Funny story. I was cleaning out my briefcase and came across three old stock reports that I wrote for an interview last year with a fund manager. I didn’t get the job due to my “inexperience, particularly with foreign stocks (which admittedly I didn’t have a lot of experience with). Anyway, the stocks were: Celanese (not foreign, CE), Kingboard (Hong Kong, 0148.HK), and Barco (Belgium, BAR.BR). Some choice quotes from my stock reports (all from September 2007):
CE: Downside risk from coming economic downturn and overcapacity. Would not have as core holding. More levered than peers. Its lower valuation is justifiable due to its higher debt load and higher risk going forward. When economic growth slows, this highly-leveraged chemical company will suffer disproportionately compared to its peers.
Hmm. How did call turn out? Well, CE is down about 66% from 14 months ago, while Dow and DuPont are down 40-45%.
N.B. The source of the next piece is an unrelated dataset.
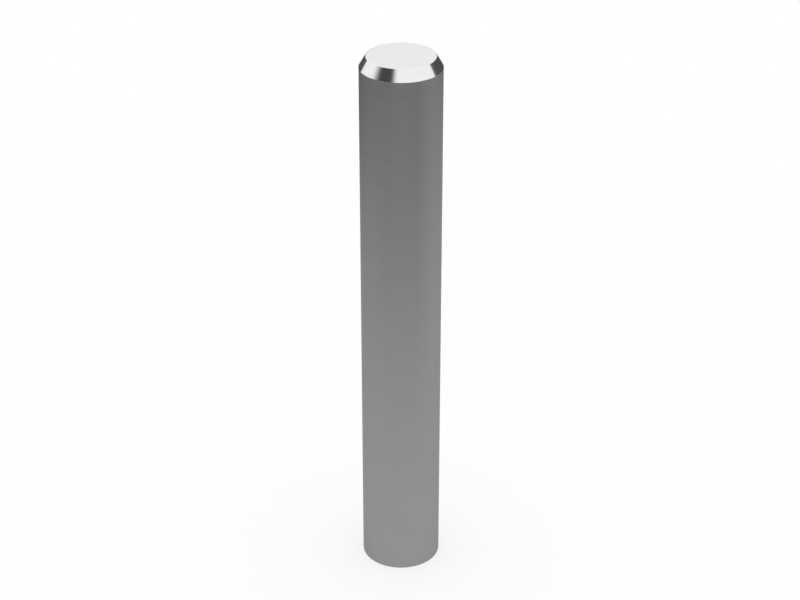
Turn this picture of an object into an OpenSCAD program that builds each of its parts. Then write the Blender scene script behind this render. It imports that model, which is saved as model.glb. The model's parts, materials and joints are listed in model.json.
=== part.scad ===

Kingboard: During the previous downturn, Kingboard’s EPS dropped 20% and the P/E multiple compressed to 10X (at the time of interviewing it was trading at a P/E of 15). If a comparable downturn were to begin now, this would result in ~50% loss in share price.
How’d that turn out? Stock’s down 80%. Hmm.
Barco: This was my highest confidence short. Some choice comments: The divisions most responsible for growth have posted low book/bill ratios, while the area of the company with the healthiest book/bill ratio has seen significant profit margin erosion. Barco appears to be under pressure from a shift in sales mix to less profitable items. Net cash turned negative recently, despite favorable economic trends. I expect a maxium upside price of 74 euros, an upside risk of just 11%. However, with the important media and medical divisions reporting book/bills of less than 0.9, I expect deterioration in profitability.
How’d that turn out? Stock is down 75%, and that’s after a 7% gain today.
Now, you can hire a fund manager with gobs of experience at losing money, or you can hire someone who’s made quality recommendations and money, but is relatively inexperienced. Which one do you prefer? Or better yet, which one can you afford?